Tetkik hâkiminin incelemesini bekliyoruz.
Umarız ters bir şey olmaz diye düşünüyorum.
Bir hafta sonra sayın hâkim beni makamına davet etti.
Hemen yanıma bir arkadaşımı alarak hâkim beyin makamına ulaştık.
Hâkim bey özetle şu bilgileri verdi:
“Son üç yıla ait karar defterlerini bizzat inceledim ve okudum.
Hiçbir cemiyet üyesi hakkında ihraç kararına rastlayamadım. İçiniz rahat olsun. Cemiyetin üyesi olduğunuza dair belgeyi hazırladım. Tapunuzu Kaş’tan alabilirsiniz.”
Çok teşekkür ettim. Hem kendim ve hem de benim durumunda olan arkadaşlar için şükranlarımı sundum.
İkram edilen çayları içerken hâkim bey şunları söyleme gereğini hissetmiş olmalı.
Dedi ki:
“Hayretimi çeken hususlar oldu. Bir cemiyette, hele hele gazetecilik mesleğini yapanların aynı çatı altında buluştukları gazeteciler cemiyetinde ne biçim yönetimdir ki, tüm üyelerin alınan kararlarda imzası olmaz. Sadece başkanın imzaladığı kararlar var. Bazı kararlar ise iki veya üç kişi ile alınmış. Yani çoğunluk yok. Bir tane değil. Onlarca böyle kararlar var ve hiçbiri yasal değil. Geçerliliği yok yani…”
Sonra derin bir soluk aldı ve devam etti:
“Şu anda bu karar defterlerinin bir kopyasını çıkarıp size versem, inanın bir hafta değil ama bir ayda bu cemiyetin kapısına kilit vurur mahkeme. İhtiyaten, elinizde bulunması açısından, bir gün gerekebilir diye defterlerin fotokopilerini çektirip size verebilirim.”

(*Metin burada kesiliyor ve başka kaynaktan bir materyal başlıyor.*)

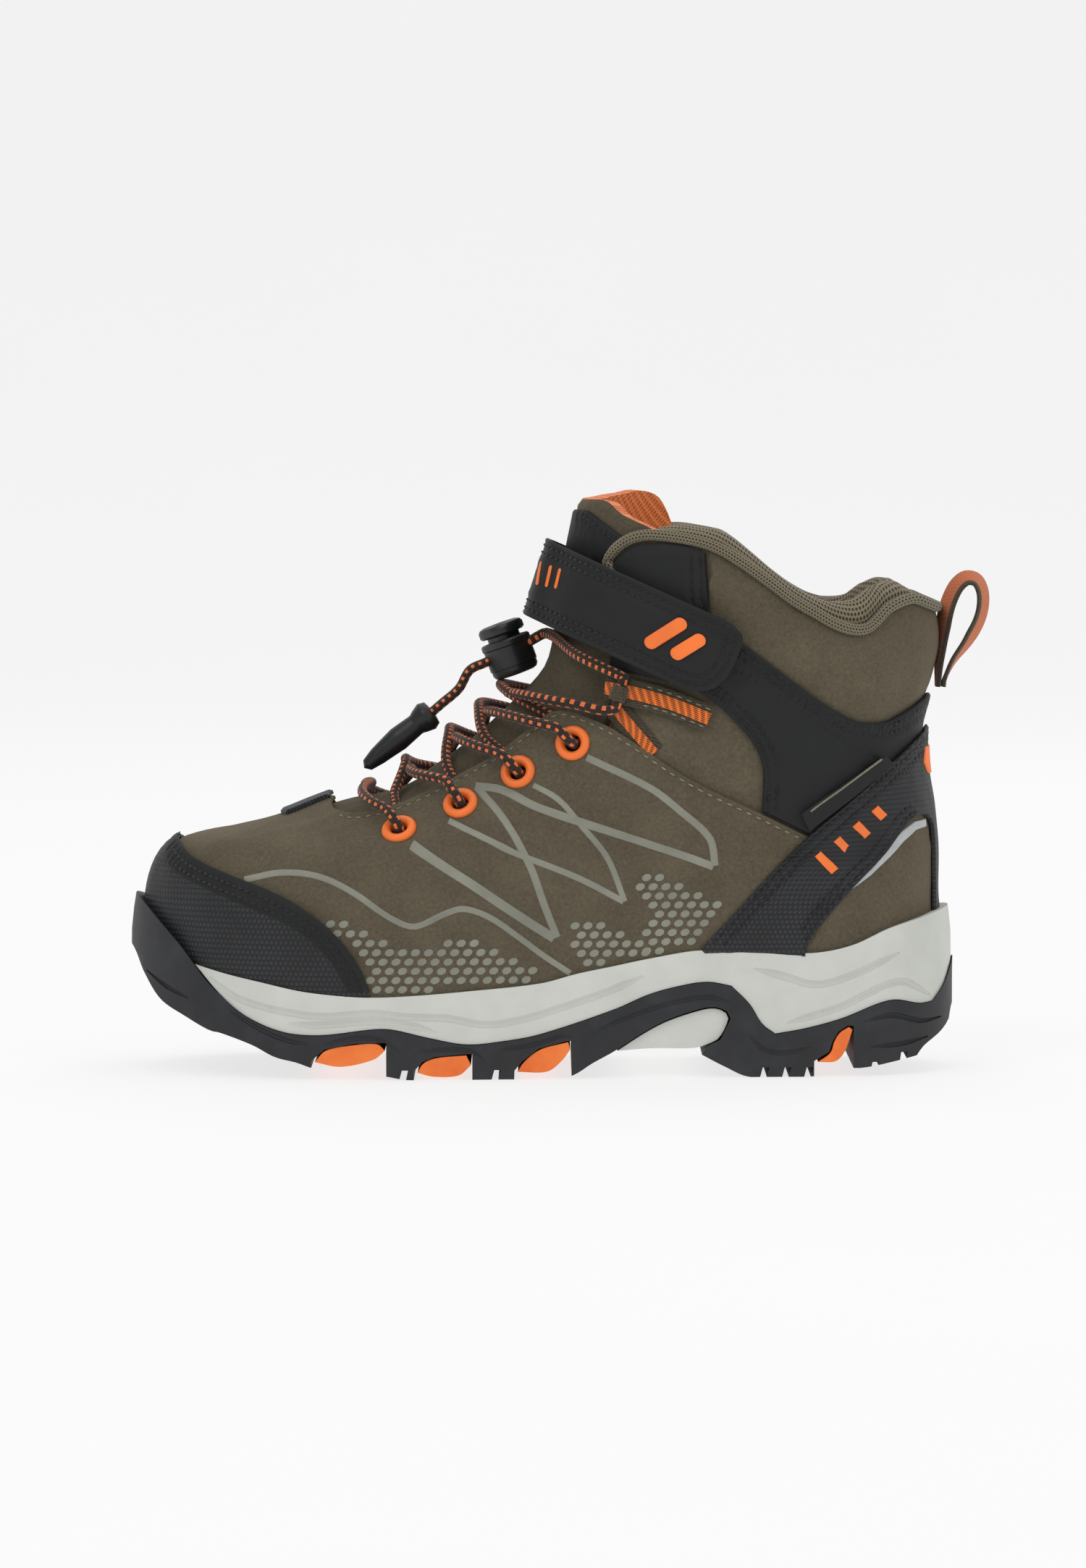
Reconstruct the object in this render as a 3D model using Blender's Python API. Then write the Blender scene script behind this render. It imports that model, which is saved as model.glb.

Şaşkındık, mahcubiyetten yüzümüz düşmüştü adeta…
Üyesi olduğumuz cemiyetin düştüğü şu hale bakar mısınız? Çok ama çok üzüldük.
Hazırlanan “Üye olduğuma dair” belgeyi aldım.
Sonsuz teşekkürlerimi sunarak hâkimin makamından ayrıldık.
Tabii bu durumu, birlikte Kaş’ta tapu davası açmayı planladığımız arkadaşlara ilettim.
Üç arkadaş, ayrı ayrı aldığımız “Cemiyetin üyesidirler” kararı içeren belgeyi avukatımıza sunduk.
Davamız çok ama çok uzadı.
Cemiyet, başta rahmetli Cenkçi olmak üzere yönetim, kendilerine göre “gözden çıkardıkları” üyeleri yokmuş sayarak tapu vermemekte kararlı görünüyorlardı.
Başkanın ilişki kurduğu ancak anlaşamadığı bazı Kaş Kaymakamlarının tayinlerini çıkardığı dahi söyleniyordu.
En azından avukatımız kısa sürede sonuç alamamıştı ve alamayacak gibi görünüyordu.
Üye olduğumuz bildirildikten sonraki kaçıncı duruşma bilemiyorum (o zamana kadar en az dört yıl geçmişti) Kaş Mahkemesi hâkimi, cemiyette üye olduğumuza karar verdi ve bu karar Tapu Müdürlüğüne bildirildi.
Derin bir soluk almıştık.
Birçok arkadaşımız aynı haktan yararlanacak, vecibelerini yerine getirmiş olan üyeler tapularına kavuşacaklardı.
Çok sevinçliydik.
Hatta avukat hanıma haber verip bu kararı Mülkiyeliler Lokali bahçesinde “rakı” ile taçlandırdık.